This July saw a unique technical innovation in Hungarian Jesuit church dedicated to the Sacred Heart of Jesus. It was the first time in the country that a Paypass terminal was installed in a church for an alternative to the traditional way of offerings. The stand, set up in one of the corners of the building, is meant to serve those who do not carry cash on them, but would like to support their beloved community by way of this digital “collection box”.
As Árpád Horváth SJ, director of the church said in his press statement, this innovation is an answer to the practical consequences of a joyful pastoral development. The Jesuit church, in the very heart of Budapest, is filled with a growing number of young adults from Sunday to Sunday, attending mostly the famous 8 pm mass on the last day of the week. Since they tend to use a credit or debit card rather than cash for payment, it was inevitable to develop handy means for them to support the church.

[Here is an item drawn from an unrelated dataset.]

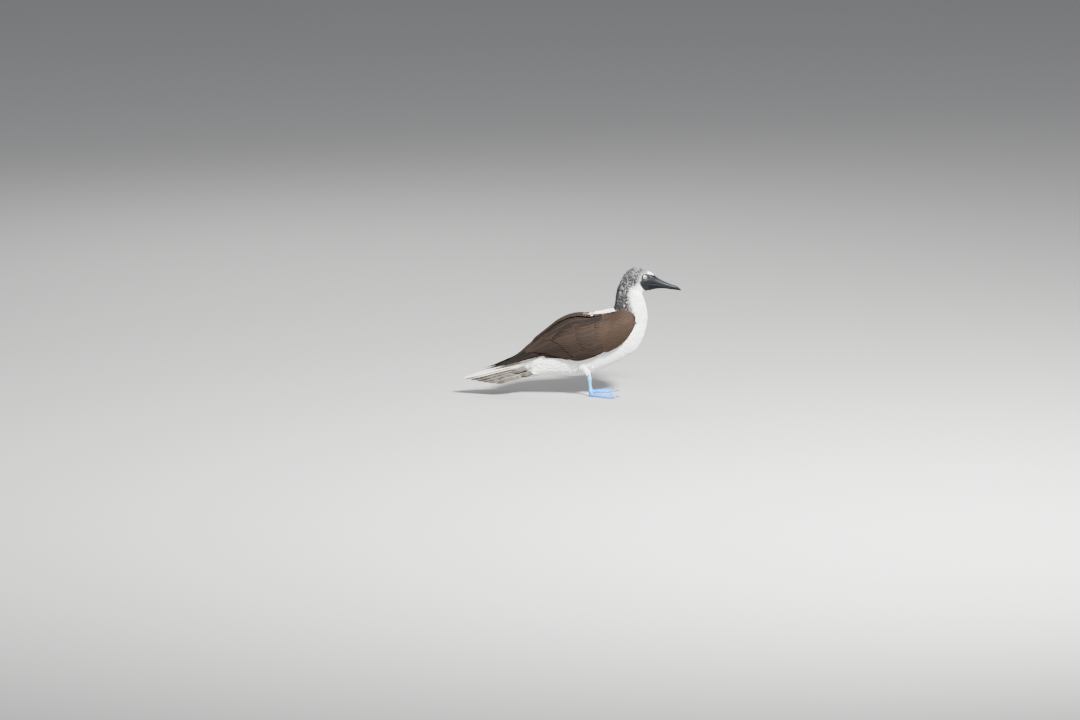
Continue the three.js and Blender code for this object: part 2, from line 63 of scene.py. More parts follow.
SIDE_NAMES = {1: "left", -1: "right"}
SEED = 20

PHOTO_SIZE = (1080, 720)
PHOTO_MM_PER_PIXEL = 2.7
PHOTO_ORIGIN_PIXEL = (571.35, 394.5)
PHOTO_ELEVATION = 10.0


class Zone(Enum):
    """A stretch of plumage with one size of feather."""

    HEAD = "head"
    NECK = "neck"
    BREAST = "breast"
    BELLY = "belly"
    BACK = "back"
    THIGHS = "thighs"


def smooth_column(values: list, t: ndarray) -> ndarray:
    """Reads a smooth run through rows of values.

    Args:
        values: rows of numbers, evenly spaced along the run.
        t: places along the run, from 0 to 1.

    Returns:
        One row of values for each place.
    """
    rows = np.asarray(values, float)
    padded = np.vstack([2 * rows[0] - rows[1], rows, 2 * rows[-1] - rows[-2]])
    spans = len(rows) - 1
    place = np.clip(np.asarray(t, float), 0, 1) * spans
    i = np.minimum(place.astype(int), spans - 1)
    f = (place - i)[..., None]
    p0, p1, p2, p3 = (padded[i + k] for k in range(4))
    return 0.5 * (
        2 * p1
        + (p2 - p0) * f
        + (2 * p0 - 5 * p1 + 4 * p2 - p3) * f**2
        + (3 * p1 - p0 - 3 * p2 + p3) * f**3
    )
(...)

However, besides this practical answer, the Jesuits also found a liturgical solution to the sweet problem of their church having become overcrowded.
They introduced another mass, from 10 pm on Sunday, for those who cannot catch or get into the earlier ones, or simply would like to attend a silent, homely examen-mass to reflect on their week behind and get spiritual keynotes for the days ahead.
The buttons of the Paypass terminal offer three amounts (500, 1000, 3000 HUF) to choose from, each enjoying similar popularity for the time being. What is more, the statistics of the first month show no signs of “cannibalisation”, that is the weekly 80-100 thousand HUF (appr. 1000 EUR) digital offering has not reduced the content of the conventional collection box. It is all the more important that these days the church is coming to the end of a massive and costly reconstruction. Its hundred-year-old organ, the roof and the interior of the building is being thoroughly renewed, and the Jesuits launched a campaign to increase awareness for responsibility under the motto “Let’s maintain our church together”.
The digital innovation was mostly welcomed and saw a nearly unprecedentedly wide-ranging press appearance, with a few comments about “such a terminal being an improper device in the house of God”.
Our hope is that as everyone will get used to the terminal, and maybe the example will be followed by other churches, the critics will realize that this is just another way to collect the very same offerings. Besides, what really matters is the spirit that drives the donor – may he/she drop the money into a wooden or metal box, or push the buttons on a plastic stand.